Glaucoma is a common eye disease that occurs when the optic nerves are damaged by increased intraocular pressure (IOP) within the eye, leading to irreversible damage. In fact, the CDC states that 3 million Americans suffer from glaucoma, and that it’s the second leading cause of blindness. While there is no cure, early diagnosis and intervention is key to preserving vision for the long-haul.
Patients with the condition have to monitor and keep tabs on their IOP for the rest of their lives to ward off blindness as best as they can. But if this could be done automatically, it could greatly improve quality of life in this population, especially since the disease largely affects older adults who may already be keeping up with other health conditions.
To help, a team from Pohang University of Science and Technology (POSTECH), led by Professor Sei Kwang Hahn and Dr. Tae Yeon Kim, has successfully produced a wireless smart contact lens that can be used as a therapeutic intervention, as well as a diagnostic one.

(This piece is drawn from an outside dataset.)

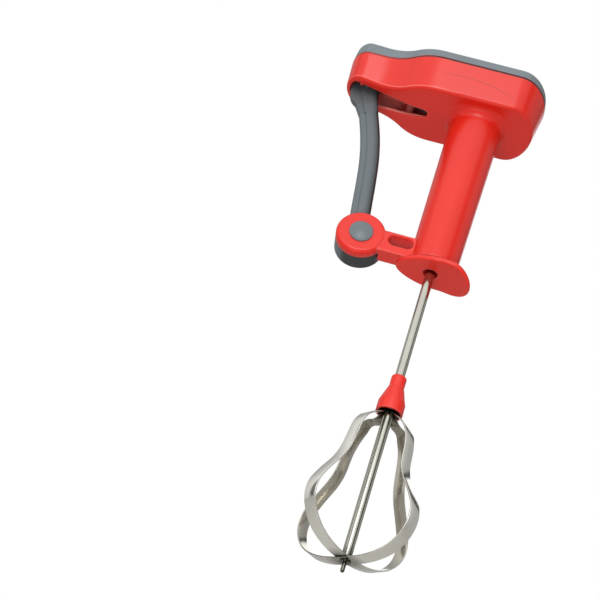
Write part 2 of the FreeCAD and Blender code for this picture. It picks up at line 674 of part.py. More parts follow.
def finger_guard():
    """Flange with its spigot, the slotted arm, and the boss over the lever's eye."""
    flange = guard_arch(guard_top_z, GUARD_THICKNESS).common(guard_plan())

    def on_rim(box):
        return box.ZLength < GUARD_THICKNESS - CURVE_SLACK and box.YLength < 1.5 * GUARD_HALF_WIDTH
    flange = rounded(flange, GUARD_EDGE_RADIUS, on_rim)
    arm_top = pivot_z + ARM_TOP_ABOVE_PIVOT
    arm_end = -GRIP_FOOT_DIAMETER / 4
    arm_low = guard_top_z - ARM_SINK
    front_half = block(pivot_x, arm_end, arm_front_y, boss_back_y, arm_low, arm_top)
    back_half = block(pivot_x, arm_end, boss_back_y, arm_back_y, arm_low, arm_top)
    sweep = cross_rod(DRUM_DIAMETER + 2 * EYE_RELIEF, pivot_x, pivot_z,
                      boss_back_y, arm_back_y)
    boss = cross_rod(DRUM_DIAMETER, pivot_x, pivot_z, DRUM_FRONT, boss_back_y)
    boss = rounded(boss, BOSS_EDGE_RADIUS, lies_at_depth(DRUM_FRONT))
    arm = front_half.fuse(back_half.cut(sweep))
    slot_x = pivot_x + ARM_SLOT_FROM_PIVOT
    slot_z = pivot_z + ARM_SLOT_ABOVE_PIVOT
    slot = stadium(slot_x, slot_z, ARM_SLOT_LENGTH, ARM_SLOT_HEIGHT, arm_front_y, arm_back_y)
    bevel = Part.makeLoft([
        stadium_wire(slot_x, slot_z, ARM_SLOT_LENGTH + 2 * ARM_SLOT_BEVEL,
                     ARM_SLOT_HEIGHT + 2 * ARM_SLOT_BEVEL, arm_front_y),
        stadium_wire(slot_x, slot_z, ARM_SLOT_LENGTH, ARM_SLOT_HEIGHT,
                     arm_front_y + ARM_SLOT_BEVEL)], True, True)
    spigot = rod(GRIP_BORE_DIAMETER - 2 * SPIGOT_CLEARANCE, 0, 0, guard_top_z, spigot_top_z)
    guard = boss.fuse([arm.cut(grip_body()), flange, spigot])
    pocket = turned_on_pivot([
        (SPRING_RADIUS - spring_room, boss_back_y), (SPRING_RADIUS + spring_room, boss_back_y),
        (SPRING_RADIUS + spring_room, boss_back_y - spring_depth),
        (SPRING_RADIUS - spring_room, boss_back_y - spring_depth)])
    return guard.cut([
        slot, bevel, pocket,
        leg_pocket(boss_back_y - spring_depth, boss_back_y, -leg_swing - leg_margin, leg_margin),
        cross_rod(PIVOT_DIAMETER + 2 * PRESS_CLEARANCE, pivot_x, pivot_z,
                  DRUM_FRONT, boss_back_y),
        cross_rod(BUTTON_STEM_DIAMETER + 2 * PRESS_CLEARANCE, pivot_x, pivot_z,
                  DRUM_FRONT, DRUM_FRONT + BUTTON_STEM_LENGTH),
        rod(GUARD_HOLE_DIAMETER, 0, 0, guard_bottom_z - OVERCUT, guard_bush_z),
        rod(BUSH_DIAMETER + 2 * PRESS_CLEARANCE, 0, 0, guard_bush_z, spigot_top_z),
    ]).removeSplitter()


def stadium_wire(x, z, length, height, y):
    """An oblong outline with round ends, in an upright plane."""
    straight = (length - height) / 2
    end = height / 2
    left = V(x - straight, y, z)
    right = V(x + straight, y, z)
    up = V(0, 0, end)
    side = V(end, 0, 0)
    return Part.Wire([
        line(left + up, right + up),
        Part.Arc(right + up, right + side, right - up).toShape(),
        line(right - up, left - up),
        Part.Arc(left - up, left - side, left + up).toShape(),
    ])


def stadium(x, z, length, height, near, far):
    """An oblong bar with round ends, parallel to Y."""
    return Part.Face(stadium_wire(x, z, length, height, near)).extrude(V(0, far - near, 0))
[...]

Not only can the contacts monitor IOP levels in glaucoma patients for them, but it can also administer drugs in response to the readings. To do this, the lens consists of an IOP sensor that utilizes hollow gold nanowires. It also has a flexible drug delivery system, wireless power and communication system, as well as an application-specific circuit chip designed for monitoring and controlling IOP levels. The timely drug delivery system can instantly deliver timolol, a drug that can decrease pressure in the eye, thus helping maintain IOP levels.
Scientists have successfully shown that these smart contacts can indeed measure IOP in real-time and release appropriate drug amounts accordingly in rabbit models with glaucoma. The research is very promising, and has the potential to change the game for glaucoma patients. The development can make personalized and effective treatment for the condition possible, with minimal adverse effects that follow. The team looks ahead to applying the premise of this innovation to other wearable devices as well.
“We hope the early commercialization of the newly developed theranostic smart contact lens for diagnosing and treating glaucoma intraocular pressure to provide glaucoma patients’ compliance,” says study leader Professor Hahn in a statement.
The findings are published in the journal Nature Communications.